Task requirements: Starting with the first line and ending with the line that holds "imported = [obj", repeat the material exactly.

Material provided:
■ ■ ■ ■ ■ ■ ■

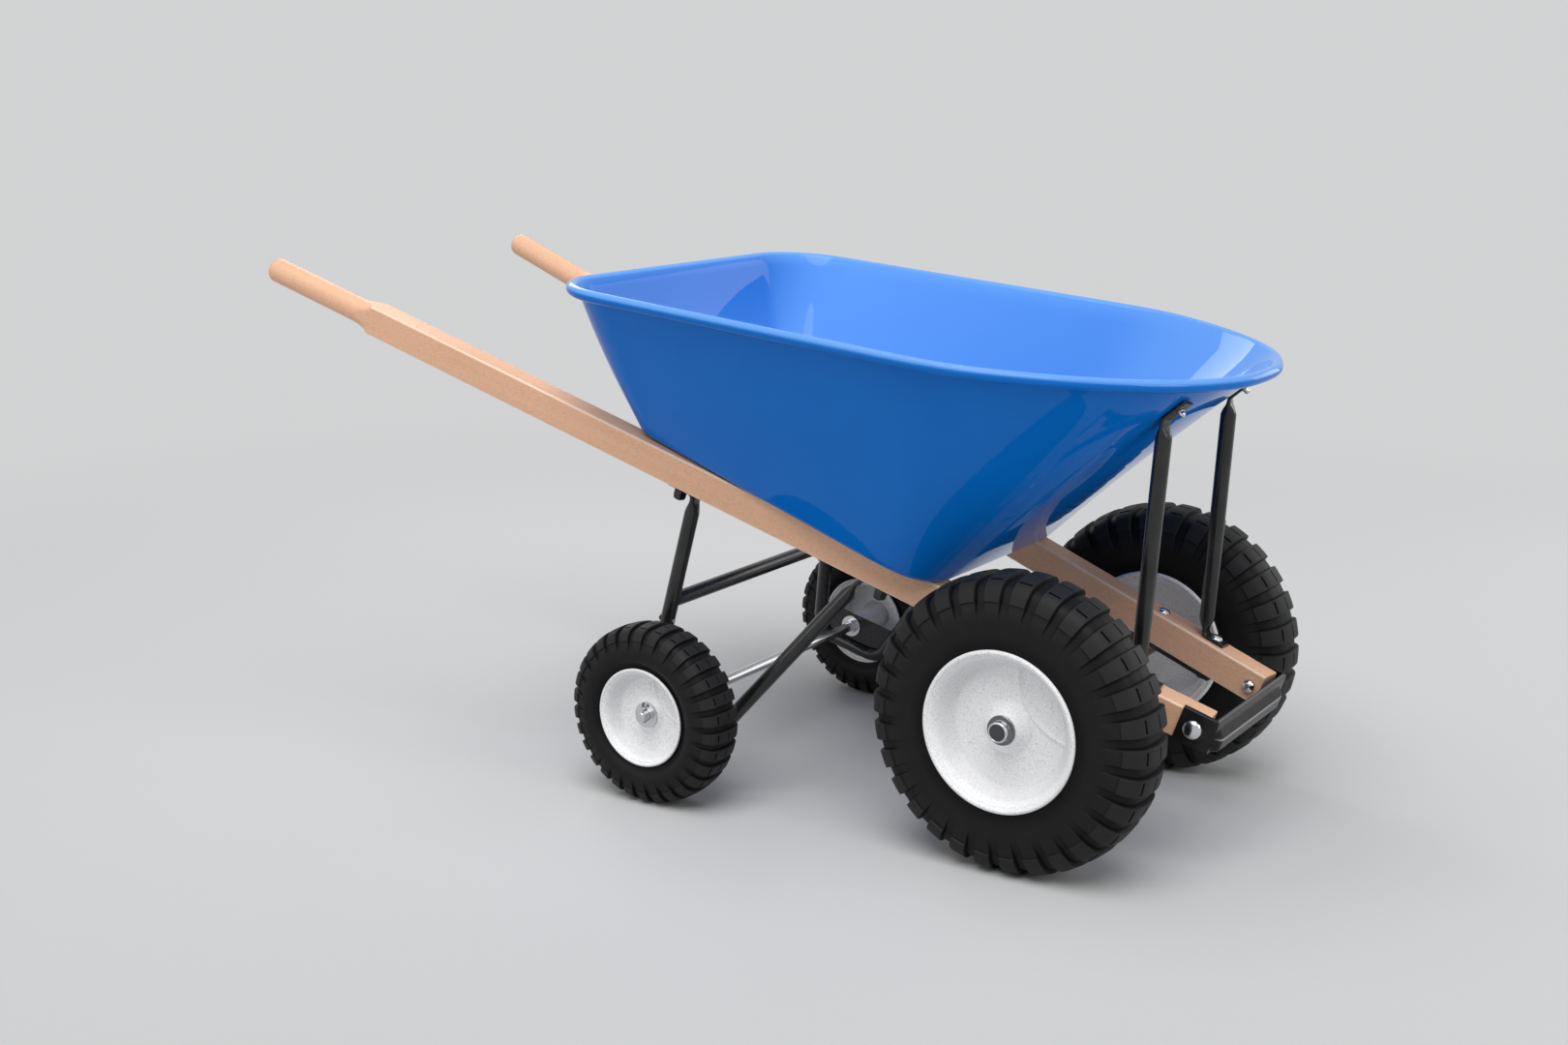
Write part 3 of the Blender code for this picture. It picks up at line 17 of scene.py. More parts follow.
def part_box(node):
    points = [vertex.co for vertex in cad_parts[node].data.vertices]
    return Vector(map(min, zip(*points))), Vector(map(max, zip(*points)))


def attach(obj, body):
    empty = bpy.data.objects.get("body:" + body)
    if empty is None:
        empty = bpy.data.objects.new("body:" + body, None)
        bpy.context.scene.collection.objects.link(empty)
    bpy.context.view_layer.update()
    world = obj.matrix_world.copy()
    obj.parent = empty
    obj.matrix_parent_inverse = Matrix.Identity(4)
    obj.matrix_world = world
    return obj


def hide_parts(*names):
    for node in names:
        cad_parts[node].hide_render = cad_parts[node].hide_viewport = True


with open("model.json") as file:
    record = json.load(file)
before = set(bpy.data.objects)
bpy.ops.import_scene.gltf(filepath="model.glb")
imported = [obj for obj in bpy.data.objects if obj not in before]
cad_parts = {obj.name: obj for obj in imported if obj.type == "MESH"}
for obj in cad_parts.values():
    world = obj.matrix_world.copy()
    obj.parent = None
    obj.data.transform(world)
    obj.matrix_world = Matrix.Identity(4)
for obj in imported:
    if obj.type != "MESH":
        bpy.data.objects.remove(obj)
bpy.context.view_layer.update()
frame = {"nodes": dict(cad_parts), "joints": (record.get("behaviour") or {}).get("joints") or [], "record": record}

body_of_node = {n: b for b, ns in frame["record"]["behaviour"]["bodies"].items() for n in ns}
slot_of_node = {s["node"]: s["material_slot"] for s in frame["record"]["subparts"]}
wheel_centres = {j["child"]: Vector(j["pos_m"]) for j in frame["joints"]}
front_axle_at = wheel_centres["front_wheel_right"] * Vector((1, 0, 1))
SIDES = {"left": 1, "right": -1}
print("solids:", len(frame["nodes"]), "front axle at", tuple(front_axle_at))

# %% [markdown]
# ## Writing a finish as sums
# A shader is a web of small nodes, and long node code hides what a finish does. One small class
# stands for an output socket here, so that a sum such as 0.3 + 0.1 * speckle adds its own Math
# nodes. Every other node comes from a single method of the Web class, which the finishes, the
# room's light and the tyres' node tree share.

# %% A socket that can be added and multiplied
class Wire:
    """An output socket. Sums with numbers or other wires add Math nodes."""

    def __init__(self, web, socket):
        self.web = web
        self.socket = socket

    def math(self, operation, first, second):
        return self.web.add("ShaderNodeMath", {"operation": operation}, {0: first, 1: second})

    def __add__(self, other):
        return self.math("ADD", self, other)

    def __sub__(self, other):
        return self.math("SUBTRACT", self, other)

    def __rsub__(self, other):
        return self.math("SUBTRACT", other, self)

    def __mul__(self, other):
        return self.math("MULTIPLY", self, other)

    __radd__ = __add__
    __rmul__ = __mul__


# %% A web of nodes
class Web:
    """Helpers that add nodes to one tree."""

    def __init__(self, tree):
        self.tree = tree

    def fill(self, node, sockets):
        for key, value in sockets.items():
            if isinstance(value, Wire):
                self.tree.links.new(value.socket, node.inputs[key])
            else:
                node.inputs[key].default_value = value

    def add(self, kind, settings, sockets, output=0):
        """A node of a kind: its settings first, then the values or wires of its sockets."""
        node = self.tree.nodes.new(kind)
        for key, value in settings.items():
            setattr(node, key, value)
        self.fill(node, sockets)
        return Wire(self, node.outputs[output])

    def ease(self, wire, low, high):
        """0 below low, 1 above high and smooth between them."""
        sockets = {"Value": wire, "From Min": low, "From Max": high}
        return self.add("ShaderNodeMapRange", {"interpolation_type": "SMOOTHSTEP"}, sockets)

    def ray_is_seen(self):
        """1 for camera rays, and for those that a mirror or a clear piece sends on."""
        camera, glossy, through = (self.add("ShaderNodeLightPath", {}, {}, kind) for kind in
                                   ("Is Camera Ray", "Is Glossy Ray", "Is Transmission Ray"))
        return camera.math("MAXIMUM", camera, glossy.math("MAXIMUM", glossy, through))


# %% A finish that is built node by node
class Finish(Web):
    """A material with one Principled shader, and helpers for what feeds it."""

    def __init__(self, name):
        self.material = bpy.data.materials.new(name)
        self.material.use_nodes = True
        super().__init__(self.material.node_tree)
        self.shader = self.tree.nodes["Principled BSDF"]

    def place(self, stretch=(1, 1, 1), turn=(0, 0, 0)):
        """Object coordinates, turned and then stretched."""
        raw = self.add("ShaderNodeTexCoord", {}, {}, "Object")
        turned = self.add("ShaderNodeMapping", {}, {"Vector": raw, "Rotation": turn})
        return self.add("ShaderNodeMapping", {}, {"Vector": turned, "Scale": stretch})

    def noise(self, where, scale, detail=2.0, rough=0.5):
        sockets = {"Vector": where, "Scale": scale, "Detail": detail, "Roughness": rough}
        return self.add("ShaderNodeTexNoise", {}, sockets)

    def mark(self, name):
        """A value that the piece's own mesh carries at its points."""
        return self.add("ShaderNodeAttribute", {"attribute_name": name}, {}, "Fac")

    def mix(self, share, first, second):
        """Two colours mixed by a share."""
        low, high = (c if isinstance(c, Wire) else (*c, 1) for c in (first, second))
        return self.add("ShaderNodeMix", {"data_type": "RGBA"}, {0: share, 6: low, 7: high}, 2)

    def bump(self, height, strength, distance):
        sockets = {"Height": height, "Strength": strength, "Distance": distance}
        return self.add("ShaderNodeBump", {}, sockets)

    def done(self, colour, roughness, sockets):
        self.fill(self.shader, {"Base Color": colour, "Roughness": roughness, **sockets})
        print("finish", self.material.name, "nodes", len(self.tree.nodes))
        return self.material


# %% [markdown]
# ## Paint and powder coat
# The tray wears a gloss enamel. A clear layer carries all of its gloss, which keeps the blue deep.
# A faint ripple stands for sprayed paint, and a few specks for dust. The faces that look up, which
# a mark of the tray's mesh picks out, are painted paler, as painted light from above. The tubes are
# powder coated: nearly black, half gloss, with a fine pebble. A second mark paints a highlight as a
# pale grey line along the nose guard's crease.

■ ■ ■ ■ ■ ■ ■

Output of the task:
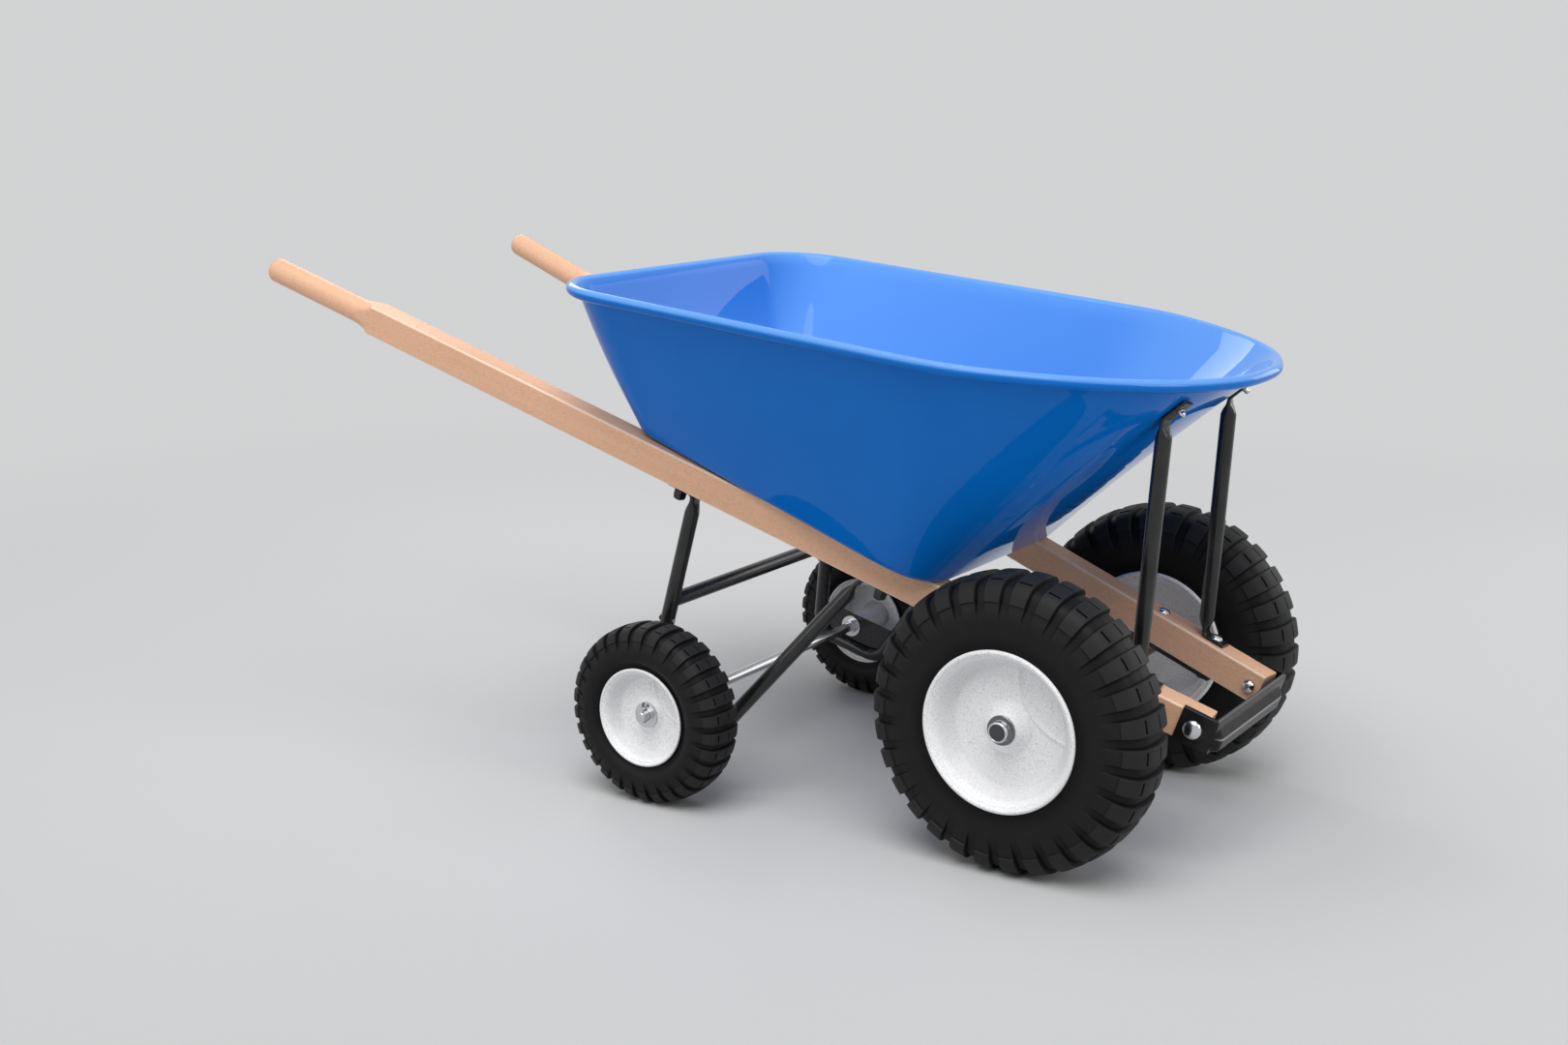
Write part 3 of the Blender code for this picture. It picks up at line 17 of scene.py. More parts follow.
def part_box(node):
    points = [vertex.co for vertex in cad_parts[node].data.vertices]
    return Vector(map(min, zip(*points))), Vector(map(max, zip(*points)))


def attach(obj, body):
    empty = bpy.data.objects.get("body:" + body)
    if empty is None:
        empty = bpy.data.objects.new("body:" + body, None)
        bpy.context.scene.collection.objects.link(empty)
    bpy.context.view_layer.update()
    world = obj.matrix_world.copy()
    obj.parent = empty
    obj.matrix_parent_inverse = Matrix.Identity(4)
    obj.matrix_world = world
    return obj


def hide_parts(*names):
    for node in names:
        cad_parts[node].hide_render = cad_parts[node].hide_viewport = True


with open("model.json") as file:
    record = json.load(file)
before = set(bpy.data.objects)
bpy.ops.import_scene.gltf(filepath="model.glb")
imported = [obj for obj in bpy.data.objects if obj not in before]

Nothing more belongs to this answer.